• _DATA LINES_
◆ ◆ ◆ ◆ ◆ ◆ ◆

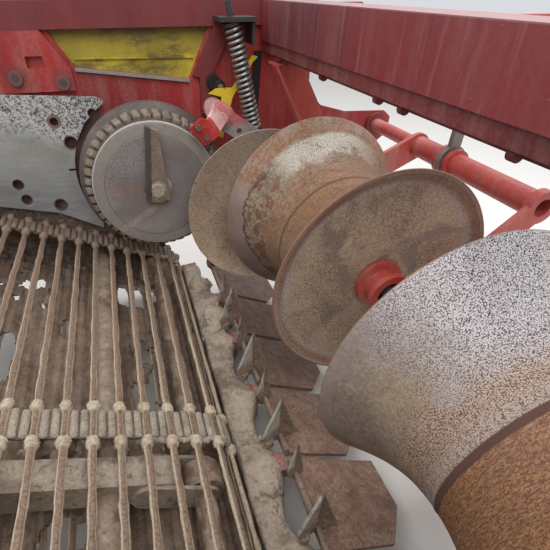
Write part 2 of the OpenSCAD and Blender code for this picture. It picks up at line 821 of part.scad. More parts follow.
// Radius of a roller's shell at the distance u from its waist
shell_steps = 8;
function shell_r(u) = waist_r + (diabolo_r - waist_r) * (1 - cos(90 * pow(u / half_w, 1.15)));
module diabolo(side)
    color(rust)
        translate([0, side * row_y, 0])
            spun(diabolo_c)
                polygon(concat(
                    [[hub_hole_r, -plate_w], [diabolo_r - 40, -plate_w],
                        [diabolo_r - 22, -plate_w - 4], [diabolo_r - 10, -half_w + 3]],
                    [for (i = [-shell_steps:shell_steps])
                        let (u = i / shell_steps * half_w) [shell_r(abs(u)), u]],
                    [[diabolo_r - 10, half_w - 3], [diabolo_r - 22, plate_w + 4],
                        [diabolo_r - 40, plate_w], [hub_hole_r, plate_w],
                        [hub_hole_r, plate_w - shell_t], [diabolo_r - 40, plate_w - shell_t]],
                    [for (i = [shell_steps:-1:-shell_steps])
                        let (u = i / shell_steps * (half_w - 11))
                            [shell_r(abs(i / shell_steps * half_w)) - shell_t - 2, u]],
                    [[diabolo_r - 40, -plate_w + shell_t], [hub_hole_r, -plate_w + shell_t]]));

// Sections of the hubs as [r, distance outside the end plate]: long towards the middle of the
// machine, where a ring stands on a neck, and short at the other end
hub_bore_r = shaft_r + run_gap;
hub_long = [[hub_bore_r, -30], [hub_hole_r - seat, -30], [hub_hole_r - seat, seat], [56, seat],
    [56, 12], [40, 14], [40, 48], [50, 48], [50, 62], [33, 62], [33, 20], [hub_bore_r, 20]];
hub_short = [[hub_bore_r, -30], [hub_hole_r - seat, -30], [hub_hole_r - seat, seat], [56, seat],
    [56, 12], [36, 14], [36, 20], [hub_bore_r, 20]];
module diabolo_hubs(side)
    color(red)
        on_side(side)
            for (end = [[-1, hub_long], [1, hub_short]])
                translate([diabolo_c[0], row_y + end[0] * plate_w, diabolo_c[1]])
                    rotate([-90 * end[0], 0, 0])
                        rotate_extrude($fn = smooth)
                            polygon(end[1]);

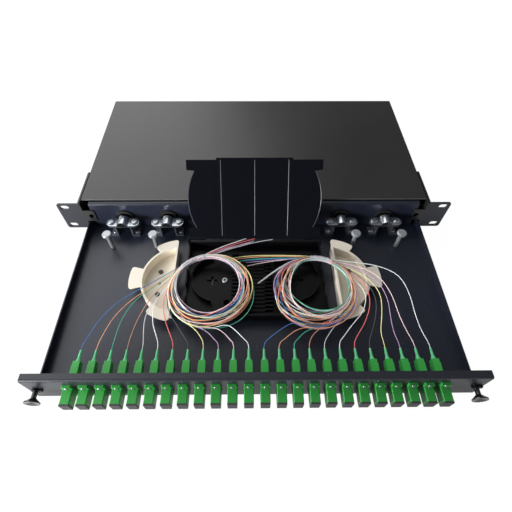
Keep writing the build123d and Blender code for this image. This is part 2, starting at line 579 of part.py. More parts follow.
def clamp_bracket(x):
    """The bridge that carries a cable clamp: a top plate on two legs with turned-out feet."""
    top, steel = CLAMP_PLATE_TOP, CLAMP_STEEL
    plate = clamp_outline(x, top - steel, top)
    y0, y1 = CLAMP_Y - CLAMP_FOOT_DEPTH / 2, CLAMP_Y + CLAMP_FOOT_DEPTH / 2
    bridge = plate
    for side in (-1, 1):
        leg_out = CLAMP_LEG_SPACING / 2
        leg = sorted((x + side * leg_out, x + side * (leg_out - steel)))
        foot = sorted((x + side * leg_out, x + side * (CLAMP_FOOT_SPACING / 2 + CLAMP_FOOT_EDGE)))
        bridge += block(leg[0], leg[1], y0, y1, FLOOR_TOP, top - steel)
        bridge += block(foot[0], foot[1], y0, y1, FLOOR_TOP, FLOOR_TOP + steel)
        bridge -= rod_z(x + side * CLAMP_FOOT_SPACING / 2, CLAMP_Y, SMALL_SCREW_RADIUS + SCREW_GAP,
                        0, top - steel)
        bridge -= rod_z(x + side * CLAMP_SCREW_SPACING / 2, CLAMP_Y, CLAMP_SCREW_RADIUS + SCREW_GAP,
                        top - 2 * steel, top + 1)
    return bridge


def clamp_strap(x):
    """The upper strap: two flat wings and a hump over the cable."""
    steel, outer = CLAMP_STEEL, CLAMP_HUMP_RADIUS
    wings = Pos(0, steel / 2) * Rectangle(CLAMP_WIDTH, steel)
    hump = wings + Circle(outer) - Circle(outer - steel)
    hump -= Pos(0, -outer) * Rectangle(4 * outer, 2 * outer)
    bar = extrude(Plane.XZ * hump, CLAMP_DEPTH / 2, both=True)
    bar = Pos(x, CLAMP_Y, CLAMP_PLATE_TOP) * bar
    strap = bar & clamp_outline(x, CLAMP_PLATE_TOP - 1, CLAMP_PLATE_TOP + 2 * outer)
    holes = [rod_z(x + side * CLAMP_SCREW_SPACING / 2, CLAMP_Y, CLAMP_SCREW_RADIUS + SCREW_GAP,
                   CLAMP_PLATE_TOP - 1, CLAMP_PLATE_TOP + outer) for side in (-1, 1)]
    return strap - holes


def clamp_screws(x):
    """The two strap screws and the two foot screws of one clamp."""
    top = CLAMP_PLATE_TOP + CLAMP_STEEL
    down = (0, 0, -1)
    screws = []
    for side in (-1, 1):
        screws.append(screw(x + side * CLAMP_SCREW_SPACING / 2, CLAMP_Y, top, down, CLAMP_SCREW_RADIUS,
                            CLAMP_SCREW_LENGTH, CLAMP_SCREW_HEAD_RADIUS, CLAMP_SCREW_HEAD_HEIGHT))
        screws.append(screw(x + side * CLAMP_FOOT_SPACING / 2, CLAMP_Y, FLOOR_TOP + CLAMP_STEEL, down,
                            SMALL_SCREW_RADIUS, CLAMP_STEEL + SHEET, SMALL_HEAD_RADIUS, SMALL_HEAD_HEIGHT))
    return screws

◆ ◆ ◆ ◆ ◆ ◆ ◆

• _GOAL_
Each entry above is to be quoted exactly.

• _OUTPUT BELOW_
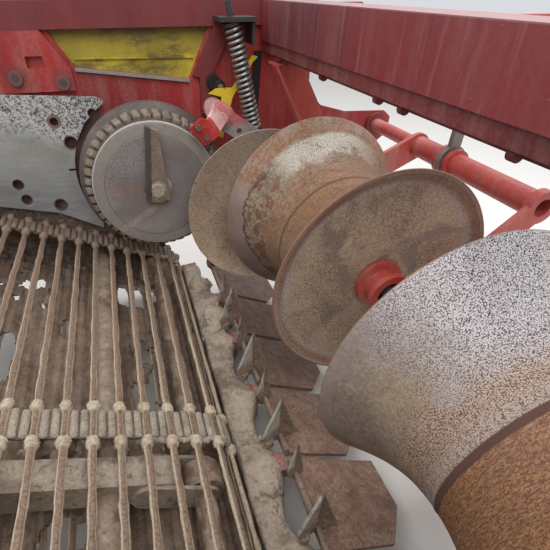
Write part 2 of the OpenSCAD and Blender code for this picture. It picks up at line 821 of part.scad. More parts follow.
// Radius of a roller's shell at the distance u from its waist
shell_steps = 8;
function shell_r(u) = waist_r + (diabolo_r - waist_r) * (1 - cos(90 * pow(u / half_w, 1.15)));
module diabolo(side)
    color(rust)
        translate([0, side * row_y, 0])
            spun(diabolo_c)
                polygon(concat(
                    [[hub_hole_r, -plate_w], [diabolo_r - 40, -plate_w],
                        [diabolo_r - 22, -plate_w - 4], [diabolo_r - 10, -half_w + 3]],
                    [for (i = [-shell_steps:shell_steps])
                        let (u = i / shell_steps * half_w) [shell_r(abs(u)), u]],
                    [[diabolo_r - 10, half_w - 3], [diabolo_r - 22, plate_w + 4],
                        [diabolo_r - 40, plate_w], [hub_hole_r, plate_w],
                        [hub_hole_r, plate_w - shell_t], [diabolo_r - 40, plate_w - shell_t]],
                    [for (i = [shell_steps:-1:-shell_steps])
                        let (u = i / shell_steps * (half_w - 11))
                            [shell_r(abs(i / shell_steps * half_w)) - shell_t - 2, u]],
                    [[diabolo_r - 40, -plate_w + shell_t], [hub_hole_r, -plate_w + shell_t]]));

// Sections of the hubs as [r, distance outside the end plate]: long towards the middle of the
// machine, where a ring stands on a neck, and short at the other end
hub_bore_r = shaft_r + run_gap;
hub_long = [[hub_bore_r, -30], [hub_hole_r - seat, -30], [hub_hole_r - seat, seat], [56, seat],
    [56, 12], [40, 14], [40, 48], [50, 48], [50, 62], [33, 62], [33, 20], [hub_bore_r, 20]];
hub_short = [[hub_bore_r, -30], [hub_hole_r - seat, -30], [hub_hole_r - seat, seat], [56, seat],
    [56, 12], [36, 14], [36, 20], [hub_bore_r, 20]];
module diabolo_hubs(side)
    color(red)
        on_side(side)
            for (end = [[-1, hub_long], [1, hub_short]])
                translate([diabolo_c[0], row_y + end[0] * plate_w, diabolo_c[1]])
                    rotate([-90 * end[0], 0, 0])
                        rotate_extrude($fn = smooth)
                            polygon(end[1]);

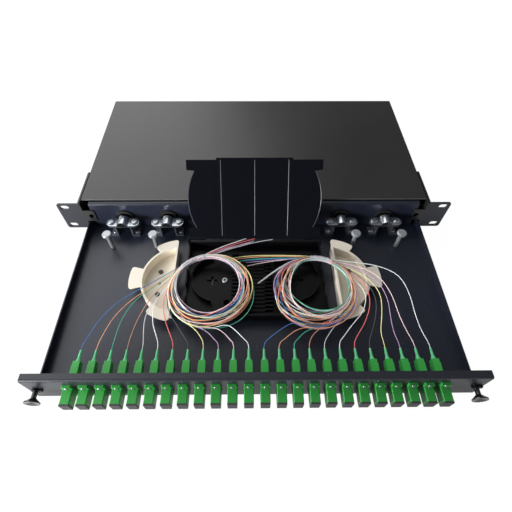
Keep writing the build123d and Blender code for this image. This is part 2, starting at line 579 of part.py. More parts follow.
def clamp_bracket(x):
    """The bridge that carries a cable clamp: a top plate on two legs with turned-out feet."""
    top, steel = CLAMP_PLATE_TOP, CLAMP_STEEL
    plate = clamp_outline(x, top - steel, top)
    y0, y1 = CLAMP_Y - CLAMP_FOOT_DEPTH / 2, CLAMP_Y + CLAMP_FOOT_DEPTH / 2
    bridge = plate
    for side in (-1, 1):
        leg_out = CLAMP_LEG_SPACING / 2
        leg = sorted((x + side * leg_out, x + side * (leg_out - steel)))
        foot = sorted((x + side * leg_out, x + side * (CLAMP_FOOT_SPACING / 2 + CLAMP_FOOT_EDGE)))
        bridge += block(leg[0], leg[1], y0, y1, FLOOR_TOP, top - steel)
        bridge += block(foot[0], foot[1], y0, y1, FLOOR_TOP, FLOOR_TOP + steel)
        bridge -= rod_z(x + side * CLAMP_FOOT_SPACING / 2, CLAMP_Y, SMALL_SCREW_RADIUS + SCREW_GAP,
                        0, top - steel)
        bridge -= rod_z(x + side * CLAMP_SCREW_SPACING / 2, CLAMP_Y, CLAMP_SCREW_RADIUS + SCREW_GAP,
                        top - 2 * steel, top + 1)
    return bridge


def clamp_strap(x):
    """The upper strap: two flat wings and a hump over the cable."""
    steel, outer = CLAMP_STEEL, CLAMP_HUMP_RADIUS
    wings = Pos(0, steel / 2) * Rectangle(CLAMP_WIDTH, steel)
    hump = wings + Circle(outer) - Circle(outer - steel)
    hump -= Pos(0, -outer) * Rectangle(4 * outer, 2 * outer)
    bar = extrude(Plane.XZ * hump, CLAMP_DEPTH / 2, both=True)
    bar = Pos(x, CLAMP_Y, CLAMP_PLATE_TOP) * bar
    strap = bar & clamp_outline(x, CLAMP_PLATE_TOP - 1, CLAMP_PLATE_TOP + 2 * outer)
    holes = [rod_z(x + side * CLAMP_SCREW_SPACING / 2, CLAMP_Y, CLAMP_SCREW_RADIUS + SCREW_GAP,
                   CLAMP_PLATE_TOP - 1, CLAMP_PLATE_TOP + outer) for side in (-1, 1)]
    return strap - holes


def clamp_screws(x):
    """The two strap screws and the two foot screws of one clamp."""
    top = CLAMP_PLATE_TOP + CLAMP_STEEL
    down = (0, 0, -1)
    screws = []
    for side in (-1, 1):
        screws.append(screw(x + side * CLAMP_SCREW_SPACING / 2, CLAMP_Y, top, down, CLAMP_SCREW_RADIUS,
                            CLAMP_SCREW_LENGTH, CLAMP_SCREW_HEAD_RADIUS, CLAMP_SCREW_HEAD_HEIGHT))
        screws.append(screw(x + side * CLAMP_FOOT_SPACING / 2, CLAMP_Y, FLOOR_TOP + CLAMP_STEEL, down,
                            SMALL_SCREW_RADIUS, CLAMP_STEEL + SHEET, SMALL_HEAD_RADIUS, SMALL_HEAD_HEIGHT))
    return screws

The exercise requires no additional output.